## The request
Lines containing the word "from" should be extracted in full.

## Recorded data
————————

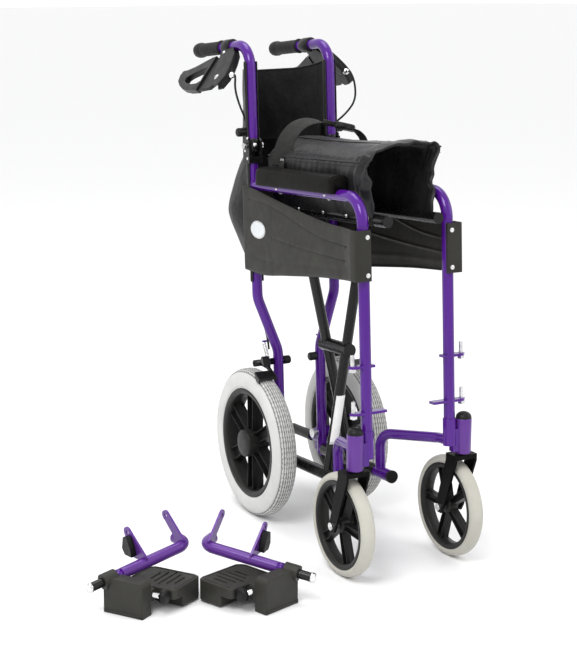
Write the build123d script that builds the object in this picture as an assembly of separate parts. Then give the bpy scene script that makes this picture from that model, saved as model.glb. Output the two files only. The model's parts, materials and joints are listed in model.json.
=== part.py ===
from build123d import *
import os
from math import asin, atan2, cos, degrees, radians, sin, tan

# Folding transport wheelchair, folded to its narrow width, with its two swing-away footrests lying
# on the floor beside it. Millimetres. X is across the chair (the sitter's right is -X), the chair
# faces -Y and +Z is up.
#
# Two construction frames are used before the pieces are moved to the part's own origin:
# - the floor frame: X = 0 on the chair's mid-plane, Y = 0 at the rear axle, Z = 0 on the floor;
# - the side-frame frame (x, u, v): u runs forward and v up along a side frame, which leans back.

# driving dimensions: stance
FRAME_SPACING = 185.4         # side frame to side frame, tube centres, folded
OPEN_SPACING = 428.8          # the same, unfolded
LEAN = 3.64                   # backward lean of the side frames, degrees
LEAN_FOOT = -6.7              # Y where the rear post's line meets the floor
FRAME_TUBE = 11.0             # radius of the side frame tube
WHEELBASE = 396.8             # castor wheel centre ahead of the rear axle

# driving dimensions: side frame, in u and v
FRONT_U = 441.7               # front upright
ARM_V = 703.7                 # armrest tube
ARM_BEND = 50.0
SLEEVE_TOP_V = 265.0          # reinforced foot of the front upright
FOOT_V = 214.0
LEG_INSET = 41.8              # how far the rear leg jogs inboard of the post
LEG_U = 5.5
LEG_LOW_V = 350.0
LEG_HIGH_V = 465.0
LEG_END_V = 112.0
NECK_X = 49.4                 # the gooseneck's down leg and the lower pivot tube
NECK_U = 252.0
NECK_V = 204.0
PIVOT_V = 122.0               # lower pivot tube
PIVOT_FRONT_U = 292.0
HANGER_V = (300.0, 389.0)     # hanger lugs for the footrests
LUG_OUT = 28.0                # hanger pin outboard of the upright
PIN_RADIUS = 4.0
SHANK_RADIUS = 3.6            # the pin's threaded end, through the lug and its nut
PIN_TOP = 24.0                # the pin's free end above its lug

# driving dimensions: cross brace and rails
BRACE_LOW = 258.0             # lower pivot to centre pivot
BRACE_UP = 288.0              # centre pivot to seat rail
FRONT_ARM_U = 208.0
REAR_ARM_U = 130.0
RAIL_RADIUS = 11.0
RAIL_U = (25.0, 470.0)
RUNNING_FIT = 0.05

# driving dimensions: seat and back fabric
FABRIC = 2.4
SEAT_U = (36.0, 430.0)
FLAP_LENGTH = 128.0
FLAP_OFFSET = 12.5            # fabric plane to rail centre
FLAP_LEAN = 3.0
HALF_BACK = 214.4             # post to middle of the back, unfolded
PAD_X = (75.6, 116.0)         # armrest pad, inner and outer side
BACK_START = 24.0             # where the back fabric's stiff part begins, from the post's centre
BACK_REACH = 180.0
BACK_LOWER_V = (505.0, 780.0)
BACK_UPPER_V = (788.0, 955.0)

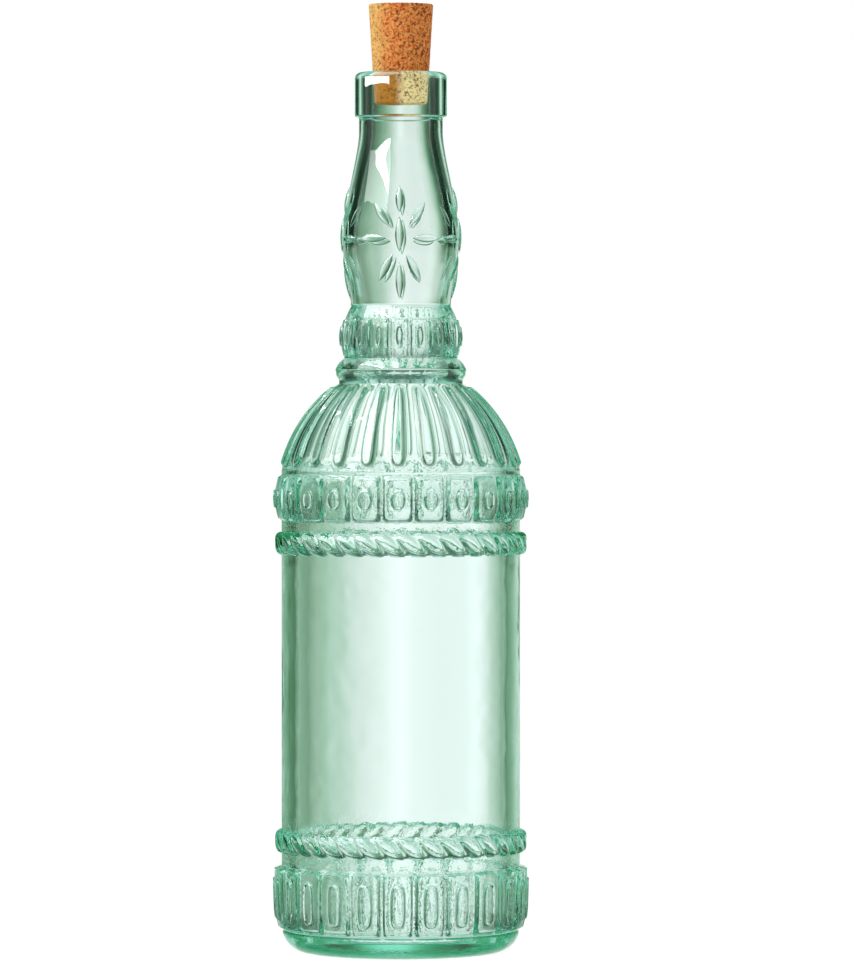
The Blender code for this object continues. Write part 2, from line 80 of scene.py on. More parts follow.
def arc_stations(start: Station, end: Station, bulge: float, steps: int) -> list[Station]:
    """Stations on an arc between two stations of a profile.

    Args:
        start: Radius and height where the arc begins.
        end: Radius and height where it ends.
        bulge: How far its middle stands to the right of the straight way.
        steps: How many straight steps it is cut into.

    Returns:
        The stations, both ends among them.
    """
    chord = math.dist(start, end)
    radius = chord * chord / (8.0 * abs(bulge)) + abs(bulge) / 2.0
    half_angle = math.asin(min(1.0, chord / 2.0 / radius))
    along = ((end[0] - start[0]) / chord, (end[1] - start[1]) / chord)
    middle = ((start[0] + end[0]) / 2.0, (start[1] + end[1]) / 2.0)
    drop = radius - abs(bulge)
    stations = []
    for step in range(steps + 1):
        angle = lerp(-half_angle, half_angle, step / steps)
        forward = radius * math.sin(angle)
        lift = math.copysign(1.0, bulge) * (radius * math.cos(angle) - drop)
        out = middle[0] + forward * along[0] + lift * along[1]
        stations.append((out, middle[1] + forward * along[1] - lift * along[0]))
    return stations


def upright_curve(start: Station, reaches: Span, end: Station, steps: int) -> list[Station]:
    """Stations on a smooth curve that leaves start and meets end parallel to the bottle's axis.

    Args:
        start: Radius and height where the curve begins.
        reaches: How strongly it holds its upright way at either end.
        end: Radius and height where the curve ends.
        steps: How many straight steps it is cut into.

    Returns:
        The stations, both ends among them.
    """
    upward = math.copysign(1.0, end[1] - start[1])
    leaving = (start[0], start[1] + upward * reaches[0])
    arriving = (end[0], end[1] - upward * reaches[1])
    controls = (start, leaving, arriving, end)
    stations = []
    for step in range(steps + 1):
        t = step / steps
        weights = ((1 - t) ** 3, 3 * t * (1 - t) ** 2, 3 * t * t * (1 - t), t**3)
        radius = sum(weight * control[0] for weight, control in zip(weights, controls))
        height = sum(weight * control[1] for weight, control in zip(weights, controls))
        stations.append((radius, height))
    return stations


def radius_at(height: float, profile: Sequence[Station]) -> float:
    """The radius of a rising profile at a height.

    Args:
        height: The height to look up.
        profile: Stations in the order of their heights.

    Returns:
        The radius, read off the straight step that holds the height.
    """
    for lower, upper in zip(profile, profile[1:]):
        if height <= upper[1]:
            return lerp(lower[0], upper[0], (height - lower[1]) / (upper[1] - lower[1]))
    return profile[-1][0]


def anywhere(point: Vector) -> bool:
    """Holds for every point."""
    return True


def at(height: float, across: float | None = None) -> Place:
    """A test for the points of a flat tile at a height and, if it is given, at a place across."""
    return lambda point: abs(point.z - height) < HAIR and (across is None or abs(point.x - across) < HAIR)


def beyond(reach: float, height: float) -> Place:
    """A test for the points at a height that are further than reach from a flat tile's middle line."""
    return lambda point: abs(point.z - height) < HAIR and abs(point.x) > reach


def clear_selection() -> None:
    """Leaves edit mode and deselects every object."""
    if bpy.context.object is not None and bpy.context.object.mode != "OBJECT":
        bpy.ops.object.mode_set(mode="OBJECT")
    bpy.ops.object.select_all(action="DESELECT")


def take(thing: Thing) -> None:
    """Makes one object the only selected and active one.

    Args:
        thing: The object.
    """
    clear_selection()
    thing.select_set(True)
    bpy.context.view_layer.objects.active = thing


def join(things: Sequence[Thing]) -> None:
    """Joins objects into the first of them, which stays the active one.

    Args:
        things: The objects, the first of them in front.
    """
    take(things[0])
    for thing in things:
        thing.select_set(True)
    bpy.ops.object.join()


def swing(angle: float) -> None:
    """Turns what is selected round the bottle's axis."""
    bpy.ops.transform.rotate(value=angle, orient_axis="Z", orient_type="GLOBAL", center_override=ORIGIN)


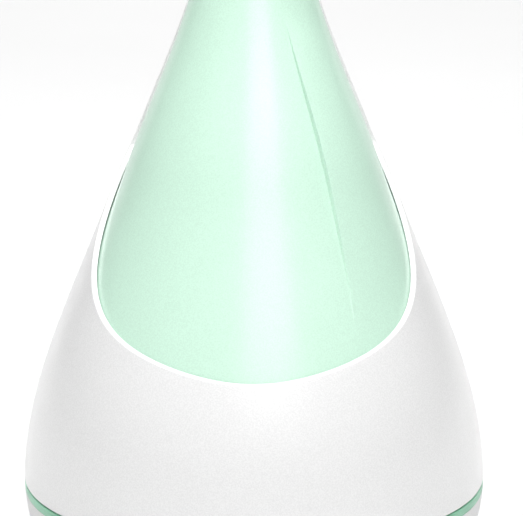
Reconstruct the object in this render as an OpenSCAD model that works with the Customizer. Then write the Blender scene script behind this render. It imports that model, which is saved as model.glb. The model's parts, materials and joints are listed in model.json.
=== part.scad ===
// Cool mist humidifier with a flower bud body.
// A white outer shell wraps a mint bud; both lift off a round base that holds the
// water tank, the ultrasonic mist disc, the fan and the electronics.
// Millimetres, +Z up, front towards -Y, origin on the table under the body's axis.

/* [Body] */
// Widest diameter of the body, at the seam
body_d = 168; // [140:1:202]
// Height of the seam between the cover and the base
seam_z = 45; // [38:1:54]
// Height of the mist outlet at the tip
tip_z = 285; // [238:1:342]
// Diameter of the flat underside
underside_d = 120; // [110:1:130]
// Height above the seam where the shoulder runs into the neck
waist_rise = 117; // [97:1:141]
// Radius of the body where the shoulder runs into the neck
waist_r = 47.6; // [40:0.1:56]
// Radius of the outer outline at the tip
tip_r = 11; // [9:0.1:13]

/* [Cover] */
// Level thickness of the outer shell's wall
shell_wall = 2.2; // [1.8:0.1:2.7]
// Level thickness of the bud's wall
bud_wall = 2.0; // [1.6:0.1:2.4]
// Glue gap between the shell and the bud
bud_gap = 0.3; // [0.2:0.05:0.4]
// Height of the window's lowest point above the seam
window_rise = 55.2; // [46:0.1:66]
// How far the back petal's point stays below the tip
petal_drop = 10; // [6:0.5:20]
// Height of the step where one bud petal overlaps the other
fold_step = 2.0; // [1:0.1:2.4]
// Slant of the mist outlet
mouth_tilt = 24; // [0:1:35]

/* [Seam and light ring] */
// Open slot between the cover and the light ring
seam_gap = 0.6; // [0.4:0.1:0.8]
// Height of the light ring's visible band
ring_h = 3.2; // [2.6:0.1:4]
// Number of lamps under the light ring
lamp_count = 12; // [6:1:16]

/* [Tank] */
// How far the tank's inner floor lies below the seam
tank_drop = 9; // [7:0.5:10]
// Inner radius of the tank's floor
tank_floor_r = 45; // [42:1:46]
// Height of the tank's rim above the seam
rim_rise = 33; // [28:1:40]
// Tank wall
tank_wall = 1.8; // [1.5:0.1:2.2]
// Inner radius of the air tower
tower_bore_r = 9.4; // [8:0.1:11]

/* [Base] */
// Side wall of the base housing
housing_wall = 2.2; // [1.8:0.1:2.7]
// Floor of the base housing
floor_t = 2.5; // [2:0.1:3]
// Height of the rubber feet below the housing
foot_h = 2; // [1.5:0.1:3]
// Diameter of a rubber foot
foot_d = 14; // [10:1:16]
// Button diameter
button_d = 9; // [7:0.5:10.5]
// Distance between the two button centres
button_pitch = 28; // [22:1:34]

/* [Fan] */
// Side of the square fan
fan_size = 40; // [40:1:42]
// Thickness of the fan
fan_h = 10; // [8:0.5:12]
// Number of fan blades
blade_count = 7; // [5:1:9]

/* [Motion] */
// How far the cover is lifted
cover_travel = 180; // [150:1:200]
// How far a button travels
button_travel = 0.5; // [0.3:0.1:0.8]

/* [Hidden] */
$fn = 96;

white = "white";
mint = [0.72, 0.90, 0.80];
steel = [0.70, 0.71, 0.73];
board_green = [0.10, 0.35, 0.22];
dark = [0.12, 0.12, 0.13];

eps = 0.01;
slide_gap = 0.3;      // between pieces that move past each other
screw_gap = 0.05;     // between a screw and the plastic it is driven into
body_r = body_d / 2;

// ---- curves ----
function bezier(p, t) =
    pow(1 - t, 3) * p[0] + 3 * pow(1 - t, 2) * t * p[1] + 3 * (1 - t) * t * t * p[2] + pow(t, 3) * p[3];
function curve(p, n) = [for (i = [0:n]) bezier(p, i / n)];
function but_first(list) = [for (i = [1:len(list) - 1]) list[i]];
function reversed(list) = [for (i = [len(list) - 1:-1:0]) list[i]];
// a [radius, height] outline as a [height, radius] table
function by_height(line) = [for (p = line) [p[1], p[0]]];
// heights of a table between two limits, both limits included
function heights(table, z0, z1) =
    concat([z0], [for (p = table) if (p[0] > z0 + 0.2 && p[0] < z1 - 0.2) p[0]], [z1]);

// ---- outer outline of the cover, from the seam to the tip ----
waist_slope = 0.35;
waist_z = seam_z + waist_rise;
waist_run = 0.36 * waist_rise;
shoulder = [
    [body_r, seam_z], [body_r, seam_z + 0.32 * waist_rise],
    [waist_r + waist_slope * waist_run, waist_z - waist_run], [waist_r, waist_z]
];
neck_h = tip_z - waist_z;
neck = [
    [waist_r, waist_z], [waist_r - waist_slope * 0.32 * neck_h, waist_z + 0.32 * neck_h],
    [tip_r + 0.1 * neck_h, tip_z - 0.59 * neck_h], [tip_r, tip_z]
];
cover_table = by_height(concat(curve(shoulder, 12), but_first(curve(neck, 18))));
function shell_r(z) = lookup(z, cover_table);
function bud_r(z) = shell_r(z) - shell_wall - bud_gap;
function bud_in_r(z) = bud_r(z) - bud_wall;

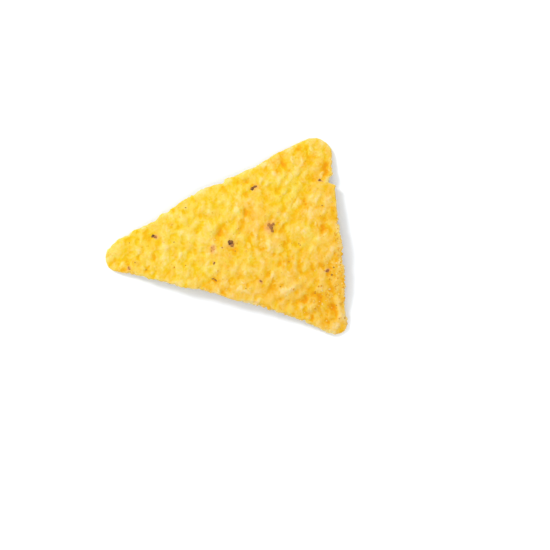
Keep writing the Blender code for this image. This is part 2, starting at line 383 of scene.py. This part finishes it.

————————

## Final result
Write the build123d script that builds the object in this picture as an assembly of separate parts. Then give the bpy scene script that makes this picture from that model, saved as model.glb. Output the two files only. The model's parts, materials and joints are listed in model.json.
from build123d import *
from math import asin, atan2, cos, degrees, radians, sin, tan
BACK_START = 24.0             # where the back fabric's stiff part begins, from the post's centre
The Blender code for this object continues. Write part 2, from line 80 of scene.py on. More parts follow.
    """A test for the points at a height that are further than reach from a flat tile's middle line."""
// ---- outer outline of the cover, from the seam to the tip ----